Las Vegas resident Greg Esposito requested the project be given a six-month extension and that it be wrapped to make it look better.

He told commissioners the construction site "really speaks to urban blight" as people drive by it every day.

"A half-done building has never really stood in the middle of the community," Esposito told the commission Wednesday. "If I was somebody who wanted to invest in this town and I saw that out my window, I would be reluctant to buy because I would question the economic stability of Clark County."

Esposito added: "For tourists and visitors to our town, it doesn't send a good message."

Zoning commissioners expressed their own concerns about all the unfinished projects dotting the local landscape.

Commissioner Chris Giunchigliani noted that there are no laws on the books regulating unfinished projects but said the county may need to look at establishing ordinances to compel owners to wrap unfinished buildings to protect the steel and hide a potential eyesore.

Giunchigliani and Commissioner Steve Sisolak both questioned how long a steel frame on an unfinished building can be exposed to weather without sustaining damage that might require it to be torn down.

"Is it going to have to come down in six years?" Sisolak said. "I was told that was an issue, that it can only withstand the elements for so long, then it's got to be (torn down)."

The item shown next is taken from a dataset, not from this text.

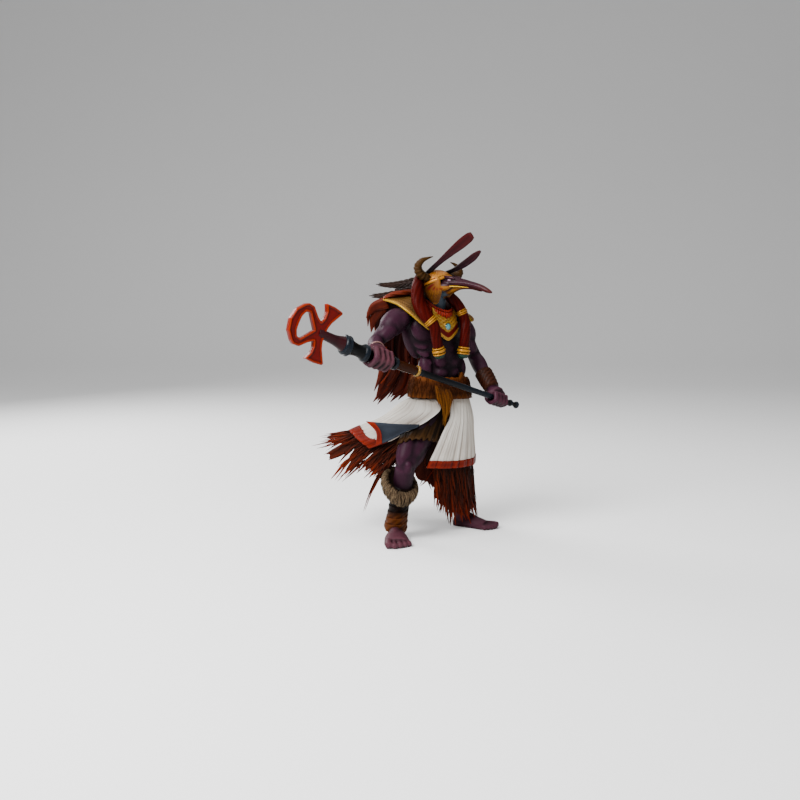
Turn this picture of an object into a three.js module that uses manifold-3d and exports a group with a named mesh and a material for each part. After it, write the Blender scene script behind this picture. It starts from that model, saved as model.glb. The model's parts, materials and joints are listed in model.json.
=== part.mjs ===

Sisolak noted that Boyd Gaming has taken steps to protect the steel frame on its Echelon project, another stalled project on the north end of the Strip. The county's development services requires a yearly analysis of unfinished sites to ensure that the steel and other parts of the project exposed to weather remain structurally sound, county building officials told the commissioners. No clear answer on how long steel could be exposed without hurting its integrity was given.

Giunchigliani also suggested the county might need to consider regulating how long cranes can remain up at stalled project sites.

The Wyndham Desert Blue's initial phase was slated for completion early this year. The project was announced in April 2008 as a 19-story tower with 281 condominium-style units with a pool, recreation room, computer library, game room and fitness center.

The land is entitled for four towers, a nine-story parking structure, 70,000-square-foot casino and various amenities, including restaurants and meeting space. The initial phase, however, did not include a casino.

Wyndham's attorney, Bill Curran, told the commissioners that the company is trying to find a way to restart construction on the billion-dollar project but that money isn't available.

"We've been talking with the (county) building department," Curran, a partner in the law firm Ballard Spahr, said. "We realize nobody's ever going to allow anybody to go forward with a building that isn't structurally sound. But on the other hand, no amount of wishing is going to let (Wyndham) or our other major companies go forward right now. They just don't have the resources."

Wyndham has a secured fence around the project and on-site security, Curran said, as well as a representative from the contractor in the construction trailer daily.

Esposito, a state lobbyist for the plumbers and pipefitters local union, noted that other developers have taken action to help prevent stalled projects from becoming eyesores.

Harrah's Entertainment, for example, completed external work on its new tower at Caesars Palace before suspending construction, and the city of Las Vegas forced the developers of the stalled Lady Luck project to demolish an old concrete-and-steel structure on the downtown site.